No primeiro fragmento, o ambiente do espetáculo é uma lona retangular cinza no chão na área de passagem da sala de convivência do Sesc Pompéia. Em cima de um tapete, os artistas fazem acrobacias de solo e equilibrismo. Apresentam-se também sobre uma mesa de rodinhas nos pés com três cadeiras empilhadas uma em cima da outra.
Esse desenho cênico em especial evoca a residência da peça Vizinhos (2015). Dois personagens interagem na sala de jantar, almoçam um macarrão seco, duro de engolir, e anotam algo numa prancheta de mão. Lado a lado, em casa ou na rua, o casal toma vinho, dança e realiza as evoluções.
A aparelhagem para exibir tais números de picadeiro é a própria narrativa do número. A cia. Artinerant’s adota o teatro sem palavras e procedimentos polissêmicos, poéticos, faz algumas décadas, desde que o Circo Zanni foi criado. Maíra e Nié, com mais sete sócios, inventaram o Zanni e mudaram a cara do velho picadeiro e do circo novo.

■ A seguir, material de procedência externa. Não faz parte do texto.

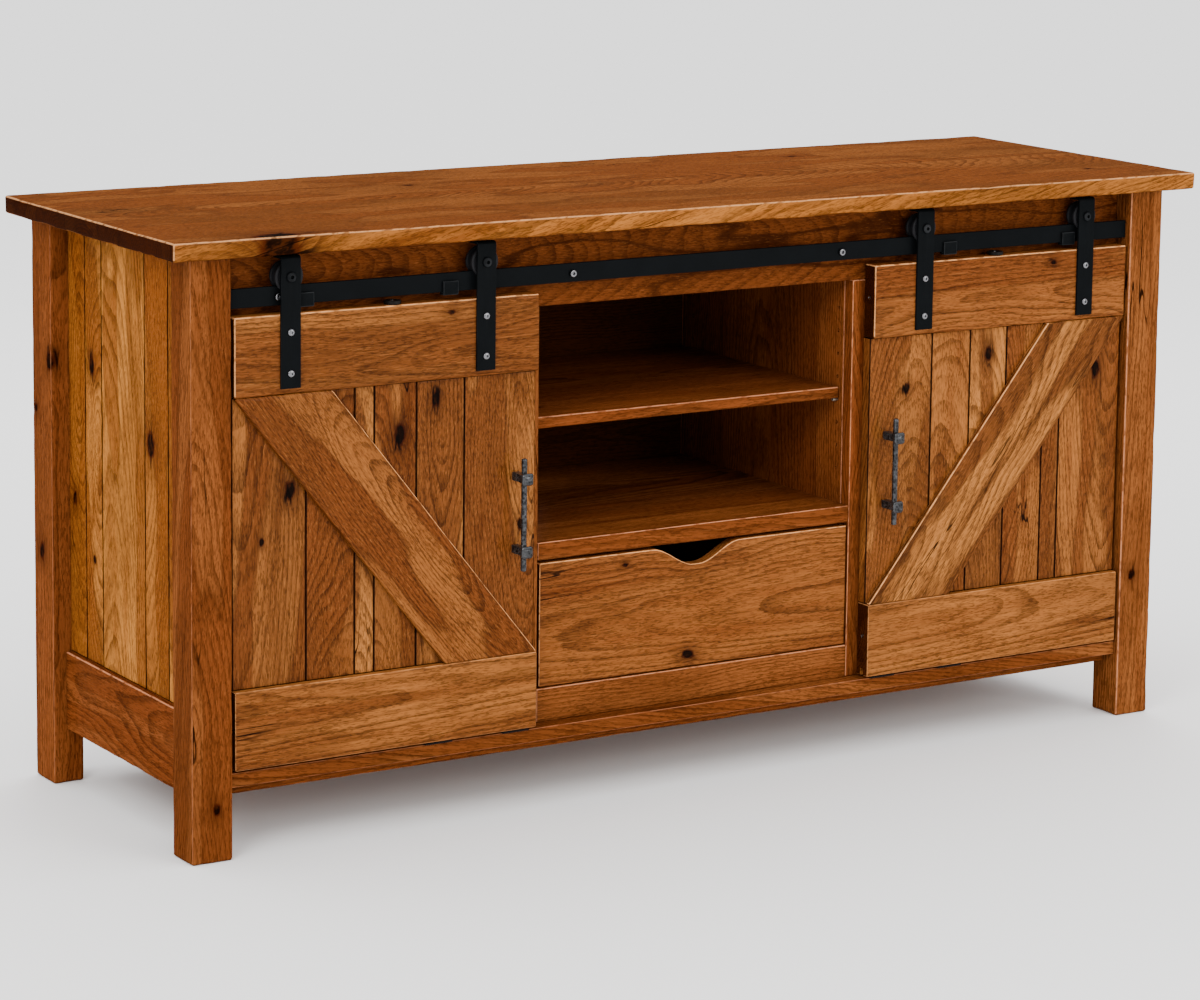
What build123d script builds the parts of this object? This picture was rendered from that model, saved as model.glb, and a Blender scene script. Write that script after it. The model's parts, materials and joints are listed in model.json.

Em Fragmentos os multiartistas Maíra e Nié expandem a linguagem do circo para a intervenção e a performance na rua, no meio do público. Trata-se de uma arte em trânsito, e híbrida. As pessoas assistem ao espetáculo de várias perspectivas, sentadas no chão ou de pé em volta do retângulo enquanto passantes vão e vêm na área de convivência. Em alguma cena pode haver uma árvore dificultando a visão, é um imprevisto que só a rua traz e só o picadeiro o manteve preservado.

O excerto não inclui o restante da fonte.